I'll say that during a recent week where I was forced to use an LLM, I found Claude Opus to be extremely poor at referencing this guide: https://mywiki.wooledge.org/BashPitfalls

it took almost an hour to get Claude to write me a shell script which I considered to be of acceptable quality. It completely hallucinated about several of the points in that guide, requiring me to just go read the guide myself to verify that the language model was falsifying information. That same task would have taken me about 5 minutes.

I believe that GIGO applies here. 99% of shell scripts on the internet are unsafe and terrible (looking at you, set -euo pipefail), and Claude is much more likely to generate god awful garbage because of the inherent bias present in the training data.

And as for unit tests?

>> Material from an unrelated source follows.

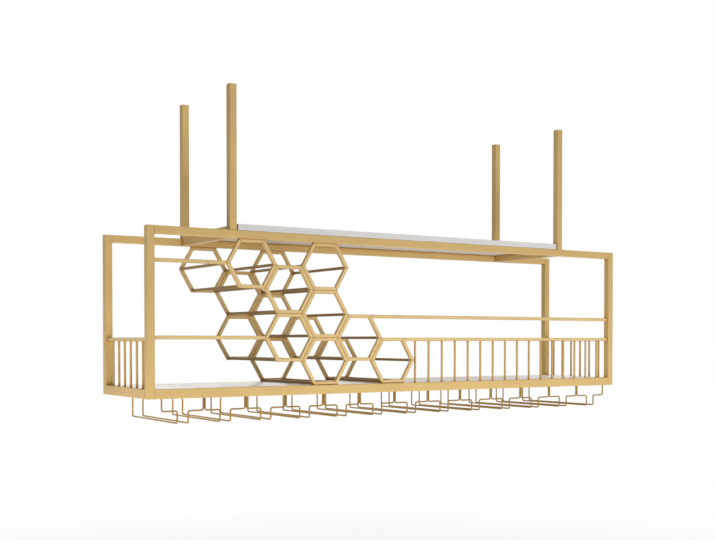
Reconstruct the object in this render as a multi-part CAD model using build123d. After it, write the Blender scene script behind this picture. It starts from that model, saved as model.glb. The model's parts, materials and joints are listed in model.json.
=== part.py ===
from build123d import *
import math
import os

# Hanging wine rack: a welded square-tube frame on four ceiling hangers, a board on
# top, a shelf at the bottom, eight hexagonal bottle cells, low railings, and wire
# channels below that hold stemmed glasses by the foot.
# Millimetres. +Z is up and the front faces -Y. The origin is the middle of the
# ceiling fixing: centred over the rack, level with the tops of the hangers.

# Overall sizes
rack_length = 1490.0
rack_depth = 298.0
frame_height = 400.0
hanger_height = 348.0
hanger_inset = 209.0

# Square tube of the frame
tube_size = 19.0
tube_wall = 1.2
tube_corner = 1.6
bottom_rail_height = 23.0
cap_thickness = 1.5

# Threaded plugs in the tops of the hangers
plug_length = 18.0
plug_clearance = 0.1
plug_hole_radius = 3.4

# Top board, with the stop bars at its ends
board_thickness = 15.0
board_end_gap = 3.0
board_corner = 2.0
board_edge = 1.0

# Bottom shelf, dropped in between the bottom rails
shelf_thickness = 15.0
shelf_gap = 1.0
shelf_edge = 1.0
support_width = 20.0
support_thickness = 3.0
support_count = 3

# Bottle cells: flat-topped hexagons, three cells high between the rails
bar_size = 9.0
bar_edge = 0.8
spacer_size = 7.0
left_bay_width = 183.5
cell_rows = 3
# Column from the left, and height of the cell's middle in half cells
cells = [(0, 5), (1, 4), (1, 2), (2, 5), (2, 3), (2, 1), (3, 2), (4, 1)]

# Railings
baluster_radius = 3.0
front_baluster_count = 16
front_gap_at_cell = 5.5
front_gap_at_post = 41.0
end_baluster_count = 6
end_gap_at_post = 31.0

# Wire channels for glasses
wire_radius = 2.0
wire_bend = 5.0
channel_count = 13
channel_margin = 34.5
channel_slot = 27.6
wire_pair_gap = 0.4
wire_inset = 6.5
shoulder_drop = 29.2
rail_drop = 57.9

# Places worked out from the sizes above
left_x = -rack_length / 2
right_x = rack_length / 2
front_y = -rack_depth / 2
rear_y = rack_depth / 2
frame_top = -hanger_height
frame_bottom = frame_top - frame_height
inner_left = left_x + tube_size
inner_right = right_x - tube_size
inner_front = front_y + tube_size
inner_rear = rear_y - tube_size
shelf_level = frame_bottom + bottom_rail_height
rail_underside = frame_top - tube_size
front_mid_y = front_y + tube_size / 2
rear_mid_y = rear_y - tube_size / 2

# Hexagon geometry: the outer faces of neighbouring rings touch
cell_pitch = (rail_underside - shelf_level) / cell_rows
ring_radius = cell_pitch / math.sqrt(3)
ring_inner_radius = (cell_pitch / 2 - bar_size) / math.cos(math.pi / 6)
column_pitch = 1.5 * ring_radius
first_column_x = inner_left + left_bay_width + ring_radius
railing_top = shelf_level + cell_pitch


def box_between(x_range, y_range, z_range):
    """Plain block between pairs of limits."""
    size = [high - low for low, high in (x_range, y_range, z_range)]
    middle = [(high + low) / 2 for low, high in (x_range, y_range, z_range)]
    return Pos(*middle) * Box(*size)


def section_plane(start, direction):
    """Plane at a bar's start, square to the way the bar runs."""
    if direction == "X":
        return Plane(origin=start, x_dir=(0, 1, 0), z_dir=(1, 0, 0))
    if direction == "Y":
        return Plane(origin=start, x_dir=(-1, 0, 0), z_dir=(0, 1, 0))
    return Plane(origin=start, x_dir=(1, 0, 0), z_dir=(0, 0, 1))


def square_tube(start, direction, length, width=tube_size, height=tube_size):
    """Hollow tube with rounded corners, its axis through start."""
    inner_width = width - 2 * tube_wall
    inner_height = height - 2 * tube_wall
    inner_corner = max(tube_corner - tube_wall, 0.2)
    outline = RectangleRounded(width, height, tube_corner)
    hollow = RectangleRounded(inner_width, inner_height, inner_corner)
    return extrude(section_plane(start, direction) * (outline - hollow), amount=length)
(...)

Imo, anything other than property-based testing is irrelevant. If you're using something like Pydantic, you can auto-generate a LOT of your tests using the rich type annotations available in that library along with hypothesis. I tend to write a testing framework once, and then special case property tests for things that fall outside of my models. None of this is super helpful for big ugly codebases with a lot of inertia around practices, but that's not been my environment, thankfully.

[–] lepinkainen@lemmy.world 2 points 11 hours ago (1 children)

Why not just give it shellcheck and have it run that on every script it creates?

[–] Badabinski@kbin.earth 1 points 11 hours ago

Shellcheck, while good, doesn't capture all best practices in my opinion. There are many items in that doc which shellcheck would happily allow, worst of all being set -euo pipefail.